--- start of Data segment ---

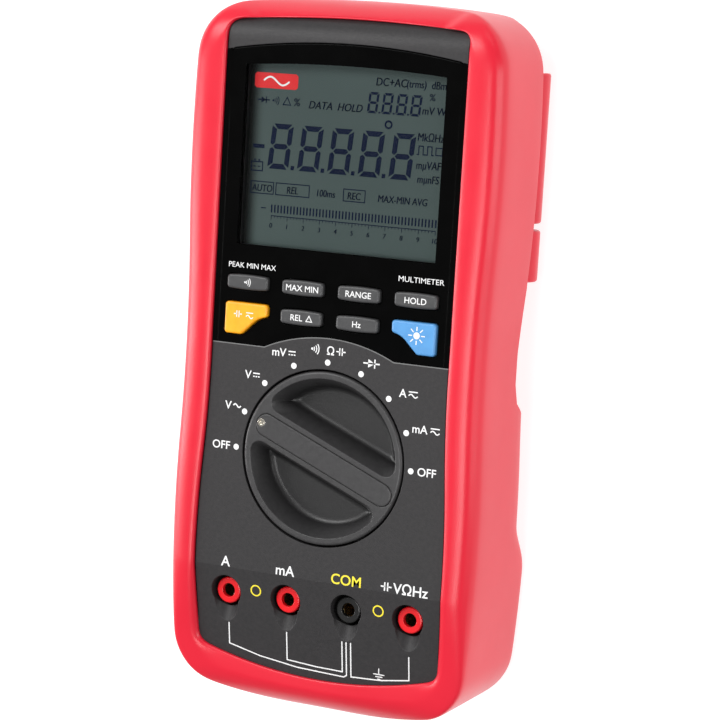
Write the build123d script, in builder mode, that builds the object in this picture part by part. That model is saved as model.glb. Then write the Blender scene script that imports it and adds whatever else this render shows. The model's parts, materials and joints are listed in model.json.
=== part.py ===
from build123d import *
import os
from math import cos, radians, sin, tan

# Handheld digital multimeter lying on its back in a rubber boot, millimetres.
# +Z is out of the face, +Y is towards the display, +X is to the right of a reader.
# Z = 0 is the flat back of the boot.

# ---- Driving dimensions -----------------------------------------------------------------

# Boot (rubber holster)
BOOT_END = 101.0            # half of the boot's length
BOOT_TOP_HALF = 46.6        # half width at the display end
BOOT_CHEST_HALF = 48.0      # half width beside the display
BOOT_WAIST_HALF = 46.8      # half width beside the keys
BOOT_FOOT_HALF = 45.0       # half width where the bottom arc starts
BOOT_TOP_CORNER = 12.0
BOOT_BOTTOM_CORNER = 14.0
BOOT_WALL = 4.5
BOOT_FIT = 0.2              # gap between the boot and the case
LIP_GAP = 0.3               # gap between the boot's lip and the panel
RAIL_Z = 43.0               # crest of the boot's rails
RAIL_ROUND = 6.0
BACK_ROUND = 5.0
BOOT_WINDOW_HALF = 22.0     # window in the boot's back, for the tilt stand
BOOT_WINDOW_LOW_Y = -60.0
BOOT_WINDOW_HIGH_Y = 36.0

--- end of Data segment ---

## Task directions
All of the data needs to be reproduced exactly, with no line missing.

## Answer
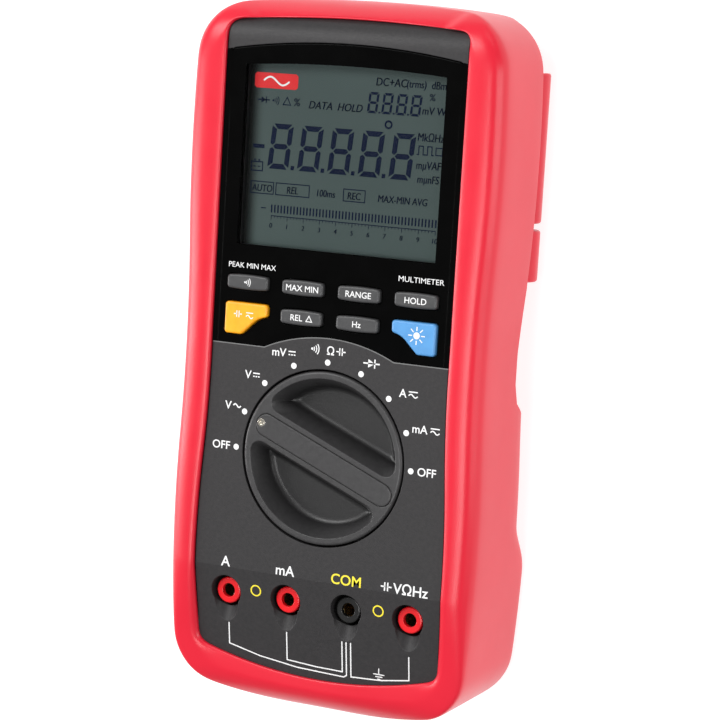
Write the build123d script, in builder mode, that builds the object in this picture part by part. That model is saved as model.glb. Then write the Blender scene script that imports it and adds whatever else this render shows. The model's parts, materials and joints are listed in model.json.
=== part.py ===
from build123d import *
import os
from math import cos, radians, sin, tan

# Handheld digital multimeter lying on its back in a rubber boot, millimetres.
# +Z is out of the face, +Y is towards the display, +X is to the right of a reader.
# Z = 0 is the flat back of the boot.

# ---- Driving dimensions -----------------------------------------------------------------

# Boot (rubber holster)
BOOT_END = 101.0            # half of the boot's length
BOOT_TOP_HALF = 46.6        # half width at the display end
BOOT_CHEST_HALF = 48.0      # half width beside the display
BOOT_WAIST_HALF = 46.8      # half width beside the keys
BOOT_FOOT_HALF = 45.0       # half width where the bottom arc starts
BOOT_TOP_CORNER = 12.0
BOOT_BOTTOM_CORNER = 14.0
BOOT_WALL = 4.5
BOOT_FIT = 0.2              # gap between the boot and the case
LIP_GAP = 0.3               # gap between the boot's lip and the panel
RAIL_Z = 43.0               # crest of the boot's rails
RAIL_ROUND = 6.0
BACK_ROUND = 5.0
BOOT_WINDOW_HALF = 22.0     # window in the boot's back, for the tilt stand
BOOT_WINDOW_LOW_Y = -60.0
BOOT_WINDOW_HIGH_Y = 36.0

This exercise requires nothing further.